Jakarta (Antara Kalbar) - Badan Pengawas Obat dan Makanan (BPOM) melakukan penggeledahan dan penyitaan terhadap tempat produksi dan gudang obat tradisional ilegal senilai Rp1,768 miliar di Kabupaten Ponorogo, Jawa Timur.
"Produk-produk yang disita itu telah masuk daftar 'public warning' jadi harusnya tidak lagi diproduksi dan dijual di pasaran," kata Kepala BPOM Lucky S Slamet usai peluncuran Gerakan Nasional Waspada Obat dan Makanan Ilegal (GN WOMI) di Jakarta, Jumat.

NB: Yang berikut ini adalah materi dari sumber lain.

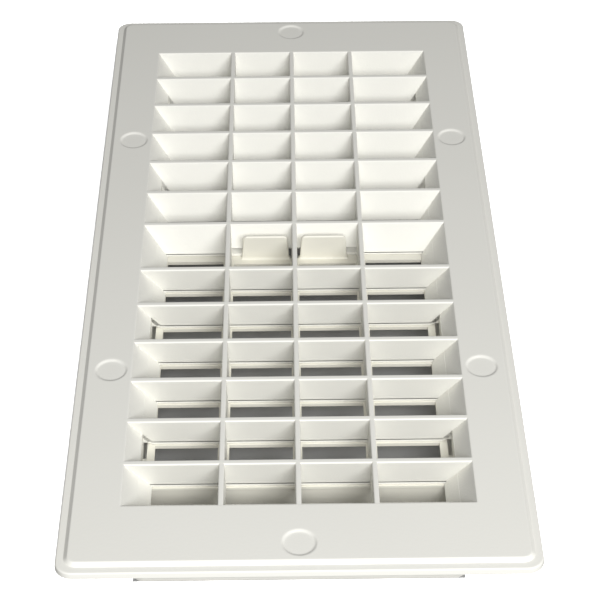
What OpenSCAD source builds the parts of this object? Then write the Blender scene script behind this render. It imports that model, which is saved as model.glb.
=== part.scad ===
// Floor vent register: a moulded face with fixed blades, and a sliding damper under it.
// Origin at the centre of the plate's underside. +Z is up out of the floor, +Y runs along the length.
// All sizes are in millimetres.

/* [Plate] */
// Overall width of the plate
plate_w = 136; // [134:1:146]
// Overall length of the plate
plate_l = 292; // [286:1:304]
// Height of the outer ledge
ledge_h = 2.2; // [1.8:0.1:2.6]
// Width of the outer ledge, up to the slope
ledge_w = 2.5; // [2:0.5:4]
// Height of the raised face above the underside
face_h = 3.3; // [3:0.1:4]
// Width of the slope between ledge and face
slope_w = 1.15; // [0.8:0.05:1.5]
// Corner radius of the plate
corner_r = 5; // [4:0.5:6]
// Wall left between the face and the hollow under it
face_wall = 2.2; // [1.8:0.1:2.4]
// Width of the rim that rests on the floor
rim_w = 4; // [3:0.5:6]

/* [Knock-outs] */
// Radius of a closed screw knock-out at the face
knock_r = 5.1; // [4:0.1:6]
// Depth of a knock-out
knock_depth = 0.45; // [0.2:0.05:0.8]
// Width of its sloping side
knock_slope = 0.85; // [0.4:0.05:1.2]
// Distance of the side knock-outs from the long middle line
knock_x = 57.2; // [56.5:0.1:58.5]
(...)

Pada 19 September 2012 lalu BPOM telah mengeluarkan 'public warning' tentang Hasil Pengawasan Obat Tradisional Mengandung Bahan Kimia Obat dan menindaklanjuti hal tersebut, BPOM beserta Balai/Balai Besar POM diseluruh Indonesia melakukan monitoring dan penelusuran ke sentra-sentra peredaran obat tradisional ilegal.

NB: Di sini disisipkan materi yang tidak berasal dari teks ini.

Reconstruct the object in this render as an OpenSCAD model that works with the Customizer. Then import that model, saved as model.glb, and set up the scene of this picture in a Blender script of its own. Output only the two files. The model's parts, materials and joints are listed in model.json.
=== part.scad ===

Pusat Penyidikan Obat dan Makanan dan Direktorat Inspeksi dan Sertifikat Obat Tradisional, Kosmetik dan Produk Komplemen BPOM serta Balai Besar POM di Surabaya kemudian melakukan pengawasan dengan seksama alamat di Jl. Eyang Mengundirjo, Desa Karang Lo, Kecamatan Sukorejo, Kabupaten Ponorogo tersebut yang masih memproduksi dan mengedarkan obat tradisional ilegal di sarana ilegal dalam jumlah yang besar.

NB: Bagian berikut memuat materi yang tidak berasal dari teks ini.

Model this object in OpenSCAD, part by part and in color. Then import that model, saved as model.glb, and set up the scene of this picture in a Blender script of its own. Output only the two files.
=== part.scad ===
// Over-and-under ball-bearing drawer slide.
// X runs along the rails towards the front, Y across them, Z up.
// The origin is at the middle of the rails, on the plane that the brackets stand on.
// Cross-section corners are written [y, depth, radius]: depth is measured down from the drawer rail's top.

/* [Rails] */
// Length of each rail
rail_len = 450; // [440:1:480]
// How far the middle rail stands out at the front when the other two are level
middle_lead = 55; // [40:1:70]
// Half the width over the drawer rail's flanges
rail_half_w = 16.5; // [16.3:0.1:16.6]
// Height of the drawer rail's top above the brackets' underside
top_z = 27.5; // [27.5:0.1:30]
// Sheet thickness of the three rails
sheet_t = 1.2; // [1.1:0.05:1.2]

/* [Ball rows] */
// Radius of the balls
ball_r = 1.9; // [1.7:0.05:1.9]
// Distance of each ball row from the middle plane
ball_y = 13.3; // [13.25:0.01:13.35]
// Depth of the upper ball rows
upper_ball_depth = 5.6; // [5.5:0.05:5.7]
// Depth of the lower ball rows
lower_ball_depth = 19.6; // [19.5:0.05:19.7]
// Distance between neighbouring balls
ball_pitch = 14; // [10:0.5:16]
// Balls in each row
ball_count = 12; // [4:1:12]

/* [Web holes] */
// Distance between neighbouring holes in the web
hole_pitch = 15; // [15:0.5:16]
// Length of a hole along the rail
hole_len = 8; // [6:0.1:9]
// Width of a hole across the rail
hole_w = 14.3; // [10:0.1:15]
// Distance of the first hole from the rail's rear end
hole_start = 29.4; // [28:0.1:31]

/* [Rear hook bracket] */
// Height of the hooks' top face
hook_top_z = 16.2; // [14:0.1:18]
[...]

"Tanggal 5 Februari lalu maka kita memasuki tempat produksi dan gudang ilegal tersebut untuk melakukan penggeledahan dan penyitaan barang bukti untuk tindak lanjut proses 'pro justitia' (proses hukum)," ujar Lucky.
Hasil penggeledahan menemukan adanya barang bukti berupa produk obat tradisional yang telah dilarang beredar dan masuk daftar 'public warning' karena mengandung bahan kimia obat serta obat tradisional lain yang tidak terdaftar karena tidak mencantumkan nomor izin edar atau mencantumkan nomor izin edar fiktif.
Nama produk obat tradisional ilegal itu diumumkan BPOM yaitu Jamu Ramuan Jawa Asli Pegel Linu Neo Herbal Akar Dewa Rasa Manis dan Rasa Pahit, Jamu Jawa Asli Encok Linu Cap Widoro Putih dan Jamu Cap Akar Dewa.
Jumlah produk yang ditemukan kurang lebih 283.760 botol dengan nilai ditaksir mencapai Rp1,768 miliar.
"Kasus ini merupakan tindak pidana yang melanggar pasal 197 UU Kesehatan No.39/2009 dengan ancaman pidana 15 tahun dan denda Rp1,5 miliar," kata Lucky yang menambahkan BPOM akan menindaklanjuti kasus tersebut hingga tuntas.